Yes, I'm suggesting that if a user wants to participate in the great big real-world email system, spam-free, that the end-user be given an open-ended, reasonable-to-use framework that suggests, if not compels him to put effort into defining an individual method of letting his contacts authenticate themselves for him. Much like real life.

If I want to enable someone to converse with me in real life, I have to provide my party a phone number, and an address, or an email address. Before I provide that party such important, personal access, I would decide on entirely personal values whether it was prudent.

I would give my boss my home cell phone number, but a vendor my desk phone only.

If my bank were to call me with news of consequence, I would have them properly identify themselves.

In fact, if every email recipient made the way to get an email through to them somewhat unique, even if trivial for an ordinary human to do, wouldn't spammers decide that it just wasn't worth sending 100 different emails 100 different ways? Wouldn't making the ability to spam boring, instead of challenging, do most to discourage it?

Does an end user give a golly gosh darn what authentication scheme their ISP uses, if they still get what they believe to be spam? Will they stop complaining about unsolicited email when the receive it, authenticated or not?

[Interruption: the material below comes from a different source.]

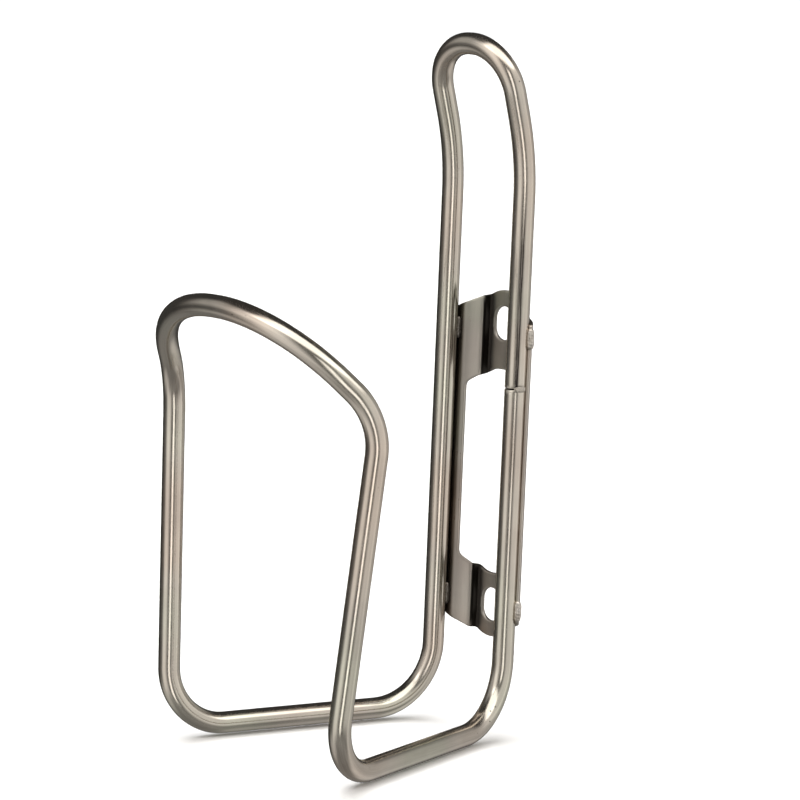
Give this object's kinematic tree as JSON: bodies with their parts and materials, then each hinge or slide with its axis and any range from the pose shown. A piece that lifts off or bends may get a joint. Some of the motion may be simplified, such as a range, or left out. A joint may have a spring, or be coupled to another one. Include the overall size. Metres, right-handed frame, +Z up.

There seems to be a conception that a receiver of email should not be burdened; that it's not fair that the recipient should have to suffer because there are those who would exploit the fact that for the most part, anybody who can figure out an email address can send unwanted communication to someone who will read it and possibly care. Well, what if we were suddenly to get over this arbitrary lack of boundary?

As a mail service provider, we might think of ourselves as police. As a mail recipient, we might think of ourselves as a home owner. As a spammer, we might think of ourselves as messiahs with a message to sell. Due to culture, legacy, stigma, whatever, home owners believe that they should not lock their doors, for someone might need to get in at all hours of the day. It's not a law, for there aren't many laws in this particular place. So the messiahs decide that they have something that's really important to say: More important than personal privacy, or the unwritten rule of not entering without knocking. So they do enter, and sell, and spout, and bother. Now, we as home-owners, for whatever reason, do not wish to take control of our privacy, and lock our doors. So we report the incident to the police. The police wish that the home owners would not get so upset about this intrusion; what did they expect? However, the police act in the best interests of the home-owners, and as such, try to bring the problem under control. Unfortunately, these messiahs have this very large horde of viagra, and they multiply like crazy. Laws are enacted, but they're difficult to enforce.

What should the police do in this case? Keep making stricter laws, or move towards getting the home-owners to be responsible for their own privacy?


Hopefully, I'm not coming off as a curmudgeon.